Custom loss in Keras with softmax to one-hot

I have a model that outputs a Softmax, and I would like to develop a custom loss function. The desired behaviour would be:

1) Softmax to one-hot (normally I do numpy.argmax(softmax_vector) and set that index to 1 in a null vector, but this is not allowed in a loss function).

2) Multiply the resulting one-hot vector by my embedding matrix to get an embedding vector (in my context: the word-vector that is associated to a given word, where words have been tokenized and assigned to indices, or classes for the Softmax output).

3) Compare this vector with the target (this could be a normal Keras loss function).

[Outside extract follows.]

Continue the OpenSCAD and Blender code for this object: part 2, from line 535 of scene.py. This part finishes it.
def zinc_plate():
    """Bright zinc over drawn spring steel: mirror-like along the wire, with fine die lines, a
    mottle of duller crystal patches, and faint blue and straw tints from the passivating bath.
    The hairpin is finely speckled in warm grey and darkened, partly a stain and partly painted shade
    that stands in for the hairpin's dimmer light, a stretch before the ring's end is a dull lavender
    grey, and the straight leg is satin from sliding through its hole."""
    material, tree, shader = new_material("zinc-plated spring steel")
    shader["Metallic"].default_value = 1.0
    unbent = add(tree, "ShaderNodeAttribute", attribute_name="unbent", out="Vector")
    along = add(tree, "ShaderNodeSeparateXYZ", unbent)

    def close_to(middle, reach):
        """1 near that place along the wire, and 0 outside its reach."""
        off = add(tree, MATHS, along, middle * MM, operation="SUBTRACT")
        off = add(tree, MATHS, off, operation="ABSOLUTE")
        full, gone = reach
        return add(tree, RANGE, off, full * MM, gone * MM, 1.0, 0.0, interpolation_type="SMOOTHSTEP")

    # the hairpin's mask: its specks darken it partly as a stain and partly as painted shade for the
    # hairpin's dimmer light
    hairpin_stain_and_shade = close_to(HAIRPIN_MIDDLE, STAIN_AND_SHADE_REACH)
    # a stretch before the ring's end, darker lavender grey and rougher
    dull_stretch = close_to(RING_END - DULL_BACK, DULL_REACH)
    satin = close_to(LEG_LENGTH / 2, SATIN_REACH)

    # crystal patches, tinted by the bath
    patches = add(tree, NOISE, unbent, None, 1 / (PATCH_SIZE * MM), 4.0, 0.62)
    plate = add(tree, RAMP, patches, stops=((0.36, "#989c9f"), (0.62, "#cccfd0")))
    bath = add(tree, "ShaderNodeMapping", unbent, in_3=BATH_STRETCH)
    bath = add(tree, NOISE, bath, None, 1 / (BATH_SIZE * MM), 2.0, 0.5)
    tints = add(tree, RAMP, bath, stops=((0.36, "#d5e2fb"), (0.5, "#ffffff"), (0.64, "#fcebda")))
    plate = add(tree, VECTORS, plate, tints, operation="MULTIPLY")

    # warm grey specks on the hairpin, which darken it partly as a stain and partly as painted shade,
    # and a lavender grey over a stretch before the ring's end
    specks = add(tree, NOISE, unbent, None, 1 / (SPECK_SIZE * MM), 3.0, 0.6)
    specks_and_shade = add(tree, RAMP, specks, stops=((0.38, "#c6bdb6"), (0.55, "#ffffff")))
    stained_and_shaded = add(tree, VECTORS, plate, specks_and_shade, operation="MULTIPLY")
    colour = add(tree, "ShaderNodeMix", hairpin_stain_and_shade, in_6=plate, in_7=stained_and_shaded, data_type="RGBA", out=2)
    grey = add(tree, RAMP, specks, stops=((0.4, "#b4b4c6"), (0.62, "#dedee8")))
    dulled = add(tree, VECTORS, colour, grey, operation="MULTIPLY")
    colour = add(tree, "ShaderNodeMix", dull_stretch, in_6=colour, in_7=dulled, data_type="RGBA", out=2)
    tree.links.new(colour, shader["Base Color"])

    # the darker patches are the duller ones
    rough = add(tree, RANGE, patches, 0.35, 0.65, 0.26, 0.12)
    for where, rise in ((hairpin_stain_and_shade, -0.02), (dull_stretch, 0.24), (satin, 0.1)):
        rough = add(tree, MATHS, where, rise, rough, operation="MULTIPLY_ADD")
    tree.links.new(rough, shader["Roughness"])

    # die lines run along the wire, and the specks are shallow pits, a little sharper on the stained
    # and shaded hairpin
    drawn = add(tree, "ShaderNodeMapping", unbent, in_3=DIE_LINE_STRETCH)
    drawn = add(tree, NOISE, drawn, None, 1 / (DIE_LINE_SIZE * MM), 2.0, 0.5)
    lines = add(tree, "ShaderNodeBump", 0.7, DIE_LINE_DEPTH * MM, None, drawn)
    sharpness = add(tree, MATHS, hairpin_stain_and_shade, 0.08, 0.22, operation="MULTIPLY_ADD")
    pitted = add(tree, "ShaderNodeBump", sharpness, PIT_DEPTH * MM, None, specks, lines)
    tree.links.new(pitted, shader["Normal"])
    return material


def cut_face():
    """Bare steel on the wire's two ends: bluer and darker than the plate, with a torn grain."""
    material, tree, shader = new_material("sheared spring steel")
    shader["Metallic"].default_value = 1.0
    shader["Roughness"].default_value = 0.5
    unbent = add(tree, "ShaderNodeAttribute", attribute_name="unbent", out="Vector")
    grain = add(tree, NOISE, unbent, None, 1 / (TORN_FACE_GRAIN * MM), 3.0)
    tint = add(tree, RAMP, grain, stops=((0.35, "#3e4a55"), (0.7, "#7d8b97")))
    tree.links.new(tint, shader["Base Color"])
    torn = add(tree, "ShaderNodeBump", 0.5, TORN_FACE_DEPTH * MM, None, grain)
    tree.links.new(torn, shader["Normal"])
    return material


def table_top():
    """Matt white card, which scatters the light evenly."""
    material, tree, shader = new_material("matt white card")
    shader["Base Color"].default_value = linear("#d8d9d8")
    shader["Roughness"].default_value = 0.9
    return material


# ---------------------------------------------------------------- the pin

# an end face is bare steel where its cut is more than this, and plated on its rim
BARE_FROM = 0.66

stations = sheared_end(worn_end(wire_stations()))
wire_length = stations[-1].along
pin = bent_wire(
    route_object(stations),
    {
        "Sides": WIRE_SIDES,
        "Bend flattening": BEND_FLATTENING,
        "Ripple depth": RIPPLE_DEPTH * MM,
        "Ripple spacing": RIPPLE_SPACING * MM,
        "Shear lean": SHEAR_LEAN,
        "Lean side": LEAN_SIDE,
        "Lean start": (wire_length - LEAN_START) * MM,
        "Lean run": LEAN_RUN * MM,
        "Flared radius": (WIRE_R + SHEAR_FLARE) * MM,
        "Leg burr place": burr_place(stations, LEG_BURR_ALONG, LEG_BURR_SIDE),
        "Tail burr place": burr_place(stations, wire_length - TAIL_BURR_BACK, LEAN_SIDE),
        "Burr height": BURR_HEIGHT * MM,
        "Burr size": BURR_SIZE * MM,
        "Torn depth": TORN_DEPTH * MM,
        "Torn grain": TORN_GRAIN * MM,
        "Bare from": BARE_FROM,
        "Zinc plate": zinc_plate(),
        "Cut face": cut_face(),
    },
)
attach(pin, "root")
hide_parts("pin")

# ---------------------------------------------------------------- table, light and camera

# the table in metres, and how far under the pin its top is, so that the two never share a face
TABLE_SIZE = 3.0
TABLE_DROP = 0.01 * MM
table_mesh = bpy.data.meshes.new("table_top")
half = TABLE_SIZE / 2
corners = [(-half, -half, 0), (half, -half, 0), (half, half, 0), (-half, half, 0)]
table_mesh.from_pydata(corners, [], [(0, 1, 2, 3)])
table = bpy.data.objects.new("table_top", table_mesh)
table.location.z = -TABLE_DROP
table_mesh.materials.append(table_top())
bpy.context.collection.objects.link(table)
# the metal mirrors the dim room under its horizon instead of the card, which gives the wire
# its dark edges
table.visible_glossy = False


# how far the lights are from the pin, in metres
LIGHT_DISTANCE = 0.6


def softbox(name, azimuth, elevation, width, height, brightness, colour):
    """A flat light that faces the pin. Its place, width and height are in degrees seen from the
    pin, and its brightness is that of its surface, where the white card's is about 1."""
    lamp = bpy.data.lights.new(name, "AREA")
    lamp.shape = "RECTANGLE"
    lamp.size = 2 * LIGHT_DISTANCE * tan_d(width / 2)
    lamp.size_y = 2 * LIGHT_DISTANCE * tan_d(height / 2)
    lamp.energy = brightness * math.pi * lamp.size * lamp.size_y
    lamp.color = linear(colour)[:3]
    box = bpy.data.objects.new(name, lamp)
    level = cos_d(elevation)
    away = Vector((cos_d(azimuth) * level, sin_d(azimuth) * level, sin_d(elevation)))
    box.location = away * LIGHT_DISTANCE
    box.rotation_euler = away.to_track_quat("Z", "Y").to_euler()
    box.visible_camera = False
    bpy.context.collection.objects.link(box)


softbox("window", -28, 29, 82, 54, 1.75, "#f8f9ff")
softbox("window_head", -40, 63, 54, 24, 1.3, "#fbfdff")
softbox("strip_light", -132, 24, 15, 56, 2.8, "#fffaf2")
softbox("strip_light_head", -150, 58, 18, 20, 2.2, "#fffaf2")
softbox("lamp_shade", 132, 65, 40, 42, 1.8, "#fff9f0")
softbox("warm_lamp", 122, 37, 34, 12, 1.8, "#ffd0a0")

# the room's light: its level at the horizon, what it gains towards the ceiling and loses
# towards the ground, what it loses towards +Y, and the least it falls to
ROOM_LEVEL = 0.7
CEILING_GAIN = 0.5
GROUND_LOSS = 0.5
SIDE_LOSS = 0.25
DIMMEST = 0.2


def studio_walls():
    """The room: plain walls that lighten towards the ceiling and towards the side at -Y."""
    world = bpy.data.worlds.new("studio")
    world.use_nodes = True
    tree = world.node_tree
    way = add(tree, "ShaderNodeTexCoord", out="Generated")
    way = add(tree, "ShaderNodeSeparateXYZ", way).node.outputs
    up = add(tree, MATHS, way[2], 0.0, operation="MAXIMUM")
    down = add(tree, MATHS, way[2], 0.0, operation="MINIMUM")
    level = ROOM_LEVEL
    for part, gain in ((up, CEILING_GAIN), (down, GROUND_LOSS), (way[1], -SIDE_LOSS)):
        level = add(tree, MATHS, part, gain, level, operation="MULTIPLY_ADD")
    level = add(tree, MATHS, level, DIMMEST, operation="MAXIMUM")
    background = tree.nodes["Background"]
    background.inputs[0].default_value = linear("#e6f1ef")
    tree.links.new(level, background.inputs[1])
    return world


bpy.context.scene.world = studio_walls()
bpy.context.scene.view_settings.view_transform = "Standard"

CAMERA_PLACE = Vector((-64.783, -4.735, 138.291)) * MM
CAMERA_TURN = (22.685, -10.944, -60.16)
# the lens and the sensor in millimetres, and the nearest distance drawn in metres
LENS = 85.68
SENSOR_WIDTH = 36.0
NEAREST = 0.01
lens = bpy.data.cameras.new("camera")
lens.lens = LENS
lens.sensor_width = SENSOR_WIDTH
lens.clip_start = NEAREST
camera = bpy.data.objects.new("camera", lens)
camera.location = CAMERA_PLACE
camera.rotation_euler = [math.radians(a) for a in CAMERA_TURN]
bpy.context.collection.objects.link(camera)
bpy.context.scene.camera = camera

I know how to write a custom loss function in general, but not to do this. I found this closely related question (unanswered), but my case is a bit different, since I would like to preserve my softmax output.

Solution

Fan Luo's answer points in the right direction, but ultimately will not work because it involves non-derivable operations. Note such operations are acceptable for the real value (a loss function takes a real value and a predicted value, non-derivable operations are only fine for the real value).

To be fair, that was what I was asking in the first place. It is not possible to do what I wanted, but we can get a similar and derivable behaviour:

1) Element-wise power of the softmax values. This makes smaller values much smaller. For example, with a power of 4 [0.5, 0.2, 0.7] becomes [0.0625, 0.0016, 0.2400]. Note that 0.2 is comparable to 0.7, but 0.0016 is negligible with respect to 0.24. The higher my_power is, the more similar to a one-hot the final result will be.

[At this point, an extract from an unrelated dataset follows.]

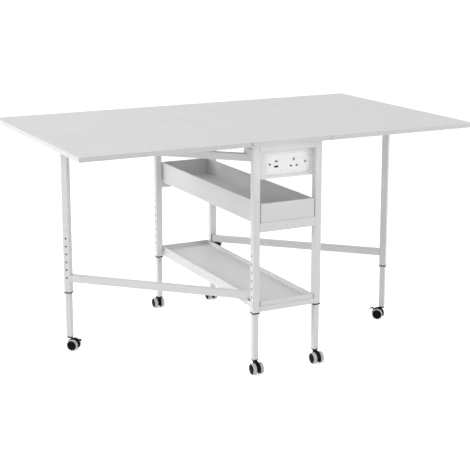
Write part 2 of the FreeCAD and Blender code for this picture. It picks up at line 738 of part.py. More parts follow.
def flat_bar(start, end, width):
    """A bar with round ends between two points of the lever's side view."""
    along = end - start
    half = LEVER_THICK / 2
    across = vec(0, width / 2, 0)
    bar = box(0, along.Length, -width / 2, width / 2, -half, half)
    bar.rotate(vec(0, 0, 0), vec(0, 1, 0), -math.degrees(math.atan2(along.z, along.x)))
    bar.translate(start)
    return bar.fuse([rod(LEVER_THICK, p - across, p + across) for p in (start, end)])


def brake_lever():
    """The lever: a hub on its pin, an arm that climbs to a knee, and a pedal that slopes away from it."""
    p = lever_pivot()
    half = LEVER_ARM_WIDTH / 2
    across = vec(0, 1, 0)
    hub = rod(LEVER_HUB_DIA, p - across * half, p + across * half)
    pin_half = HOOD_WIDTH / 2 - LEVER_SLOT_GAP
    pin = rod(LEVER_PIN_DIA, p - across * pin_half, p + across * pin_half)
    knee = p + vec(KNEE_OUT, 0, KNEE_UP)
    tip = p + vec(PEDAL_OUT, 0, PEDAL_UP)
    bars = [flat_bar(p, knee, LEVER_ARM_WIDTH), flat_bar(knee, tip, PEDAL_WIDTH)]
    return hub.fuse([pin] + bars).removeSplitter()


def wheel(side):
    """One wheel: a dished hub face, a rounded tread, and a blind bore for the axle from inside."""
    inner = HOOD_WIDTH / 2 + WHEEL_SIDE_GAP
    outer = inner + WHEEL_WIDTH
    r = WHEEL_DIA / 2
    hub = WHEEL_HUB_DIA / 2
    bore = AXLE_DIA / 2 + AXLE_GAP
    floor = outer - WHEEL_CAP + STEM_PLAY
    points = [
        (bore, inner),
        (r - WHEEL_ROUND, inner),
        (r, inner + WHEEL_ROUND),
        (r, outer - WHEEL_ROUND),
        (r - WHEEL_ROUND, outer),
        (hub, outer),
        (hub - WHEEL_DISH, outer - WHEEL_DISH),
        (hub / 2, outer - WHEEL_DISH),
        (0, outer),
        (0, floor),
        (bore, floor),
    ]
    outline = Part.makePolygon([vec(a, side * b, 0) for a, b in points + points[:1]])
    shape = Part.Face(outline).revolve(vec(0, 0, 0), vec(0, 1, 0), 360)
    shape.translate(vec(CASTER_TRAIL, 0, WHEEL_DIA / 2))
    return Part.Solid(shape) if shape.ShapeType != "Solid" else shape


# ---- the whole table ----------------------------------------------------------------------------
def leg_places():
    """Name, place and turn of the six legs, and which way each caster trails."""
    lean = math.radians(GATE_ANGLE)
    gate_x = PIVOT_X - GATE_ARM * math.sin(lean)
    gate_y = PIVOT_Y + GATE_ARM * math.cos(lean)
    return [
        ("near_left", -LEG_X, -LEG_Y, 0, -90),
        ("near_right", LEG_X, -LEG_Y, 180, -90),
        ("far_left", -LEG_X, LEG_Y, 0, 90),
        ("far_right", LEG_X, LEG_Y, 180, 90),
        ("gate_left", gate_x, gate_y, GATE_ANGLE, -GATE_ANGLE),
        ("gate_right", -gate_x, -gate_y, GATE_ANGLE + 180, 180 - GATE_ANGLE),
    ]


def write_boards():
    write("top_fixed", fixed_board())
    leaf = board(FIXED_WIDTH / 2 + SEAM, TOP_LENGTH / 2)
    write("leaf_right", leaf)
    write("leaf_left", half_turn(leaf))
    fixed = [hinge_half(y, -1) for y in hinge_places()]
    write("hinge_plates_fixed", *fixed, *[half_turn(h) for h in fixed])
    moving = [hinge_half(y, 1) for y in hinge_places()]
    write("hinge_plates_right", *moving)
    write("hinge_plates_left", *[half_turn(h) for h in moving])
    pins = [hinge_pin(y) for y in hinge_places()]
    write("hinge_pins", *pins, *[half_turn(p) for p in pins])


def write_frame():
    """The four upper legs, the rails between them, and what the rails carry."""
    upright = holed_tube(UNDERSIDE)
    collars = []
    for name, x, y, turn, _ in leg_places()[:4]:
        write("leg_" + name, turned(upright, turn, x, y))
        collars.append(turned(collar(), turn, x, y))
    write("leg_collars", *collars)
    write("rail_top_near", top_rail(-LEG_Y))
    write("rail_top_far", top_rail(LEG_Y))
    tray_rail = cross_rail(TRAY_RAIL_HEIGHT, TRAY_FLOOR - TRAY_RAIL_HEIGHT, -LEG_Y)
    shelf_rail = cross_rail(SHELF_RAIL_HEIGHT, SHELF_FLOOR - SHELF_RAIL_HEIGHT, -LEG_Y)
    write("tray_rails", *both(drilled(tray_rail, tray_bolts(-LEG_Y))))
    write("shelf_rails", *both(drilled(shelf_rail, shelf_bolts(-LEG_Y))))
    write("tray", sheet_tray(TRAY_RIM_HEIGHT, TRAY_DEPTH, TRAY_SKIRT, TRAY_LIP))
    write("shelf", sheet_tray(SHELF_RIM_HEIGHT, SHELF_DEPTH, SHELF_SKIRT, SHELF_LIP))
    bolts = [board_bolt(x, y) for x, y in board_bolt_places()]
    for y in (-LEG_Y, LEG_Y):
        bolts += [face_bolt(*place) for place in tray_bolts(y) + shelf_bolts(y)]
    write("frame_screws", *bolts)


def write_outlet():
    write("power_plate", power_plate())
    write("outlet_face", outlet_face())
    write("outlet_box", outlet_box())
    write("outlet_screws", *[outlet_screw(x) for x in outlet_screw_places()])


def write_gates():
    """Both gates and their pivots; the right gate is the left one after half a turn."""
    pieces = {
        "gate_leg": [gate_leg()],
        "gate_rail_low": [gate_rail(GATE_RAIL_LOW)],
        "gate_rail_top": [gate_rail(GATE_RAIL_HIGH)],
        "gate_caps": [rail_cap(GATE_RAIL_LOW), rail_cap(GATE_RAIL_HIGH), top_cap(), gate_collar()],
    }
    for name, shapes in pieces.items():
        opened = [hung(s) for s in shapes]
        write(name + "_left", *opened)
        write(name + "_right", *[half_turn(s) for s in opened])
    for name, make in (("brackets", gate_bracket), ("blocks", gate_block), ("pins", gate_pin)):
        left = [make(z, way) for z, way in pivot_places()]
        write("gate_" + name, *left, *[half_turn(s) for s in left])


def write_feet():
    """Each leg's lower tube with its plug, snap button and caster."""
    wheels = [wheel(-1), wheel(1)]
    lever = brake_lever()
    for name, x, y, turn, trail in leg_places():
        gate = name.startswith("gate")
        write("foot_" + name, turned(foot_tube(), turn, x, y), turned(foot_plug(), turn, x, y))
        write("snap_button_" + name, turned(snap_button(), turn, x, y))
        write("caster_hood_" + name, turned(hood(gate), trail, x, y))
        write("caster_wheels_" + name, *[turned(w, trail, x, y) for w in wheels])
        if gate:
            write("brake_lever_" + name, turned(lever, trail, x, y))


os.makedirs("parts", exist_ok=True)
write_boards()
write_frame()
write_outlet()
write_gates()
write_feet()
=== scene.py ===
import math

import bmesh
import bpy
from mathutils import Matrix, Vector


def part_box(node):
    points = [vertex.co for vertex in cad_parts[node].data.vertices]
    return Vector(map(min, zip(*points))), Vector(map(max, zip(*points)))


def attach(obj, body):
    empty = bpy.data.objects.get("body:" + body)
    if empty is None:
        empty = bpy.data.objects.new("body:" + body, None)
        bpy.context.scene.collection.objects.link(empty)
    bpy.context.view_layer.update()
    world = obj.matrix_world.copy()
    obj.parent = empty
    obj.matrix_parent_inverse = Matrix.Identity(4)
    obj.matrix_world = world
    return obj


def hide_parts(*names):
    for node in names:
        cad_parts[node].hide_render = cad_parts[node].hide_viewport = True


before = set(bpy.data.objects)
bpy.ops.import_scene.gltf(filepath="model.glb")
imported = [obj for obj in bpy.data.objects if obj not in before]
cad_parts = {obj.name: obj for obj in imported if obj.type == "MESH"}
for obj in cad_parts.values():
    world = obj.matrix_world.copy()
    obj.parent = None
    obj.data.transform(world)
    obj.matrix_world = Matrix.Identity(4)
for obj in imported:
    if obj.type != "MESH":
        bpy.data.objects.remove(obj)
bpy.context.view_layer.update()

# ---- camera ------------------------------------------------------------------
# A long lens on a stand a little higher than the table, off its near-left
# corner, turned towards the outlet end and tipped slightly down.
CAMERA_PLACE = (-1.965, -3.868, 1.492)
CAMERA_HEADING = math.radians(27.09)
CAMERA_DIP = math.radians(12.11)
LENS_PER_FRAME = 1203 / 470
SENSOR = 36.0
LENS_SHIFT = -0.10
SEEN_FROM, SEEN_TO = 0.05, 200.0

lens = bpy.data.cameras.new("studio_camera")
lens.sensor_width = SENSOR
lens.lens = LENS_PER_FRAME * SENSOR
lens.shift_y = LENS_SHIFT
lens.clip_start = SEEN_FROM
lens.clip_end = SEEN_TO
camera = bpy.data.objects.new("studio_camera", lens)
camera.location = CAMERA_PLACE
camera.rotation_euler = (math.pi / 2 - CAMERA_DIP, 0.0, -CAMERA_HEADING)
bpy.context.scene.collection.objects.link(camera)
bpy.context.scene.camera = camera
bpy.context.scene.view_settings.view_transform = "Standard"

# ---- studio ------------------------------------------------------------------
# A seamless white floor under an even white sky, three large soft lamps off the
# left end, behind it and off the front right, and a narrow one on the outlet.
FLOOR_SIZE = 90.0
FLOOR_SHADE = (0.90, 0.90, 0.90, 1.0)
FLOOR_GLOW = 0.62
SKY_LIGHT = 0.55
WHITE = (1.0, 1.0, 1.0, 1.0)
LAMP_AIM = (0.0, 0.0, 0.5)
# name, place, size and power
LAMPS = [
    ("softbox_left", (-7.9, -0.5, 5.1), 4.5, 217.0),
    ("softbox_back_left", (-6.0, 5.0, 3.0), 3.0, 183.0),
    ("softbox_front_right", (5.0, -5.0, 2.0), 3.0, 108.0),
]
SNOOT_PLACE = (-2.2, -3.2, 1.0)
SNOOT_AIM = (0.0, -0.40, 0.705)
SNOOT_CONE = math.radians(3.4)
SNOOT_EDGE = 0.3
SNOOT_SIZE = 0.04
SNOOT_POWER = 84.0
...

soft_extreme = Lambda(lambda x: x ** my_power)(softmax)

2) Importantly, both softmax and one-hot vectors are normalized, but not our "soft_extreme". First, find the sum of the array:

norm = tf.reduce_sum(soft_extreme, 1)

3) Normalize soft_extreme:

almost_one_hot = Lambda(lambda x: x / norm)(soft_extreme)

Note: Setting my_power too high in 1) will result in NaNs. If you need a better softmax to one-hot conversion, then you may do steps 1 to 3 two or more times in a row.

4) Finally we want the vector from the dictionary. Lookup is forbidden, but we can take the average vector using matrix multiplication. Because our soft_normalized is similar to one-hot encoding this average will be similar to the vector associated to the highest argument (original intended behaviour). The higher my_power is in (1), the truer this will be:

target_vectors = tf.tensordot(almost_one_hot, embedding_matrix, axes=[[1], [0]])

Note: This will not work directly using batches! In my case, I reshaped my "one hot" (from [batch, dictionary_length] to [batch, 1, dictionary_length] using tf.reshape. Then tiled my embedding_matrix batch times and finally used:

predicted_vectors = tf.matmul(reshaped_one_hot, tiled_embedding)

There may be more elegant solutions (or less memory-hungry, if tiling the embedding matrix is not an option), so feel free to explore more.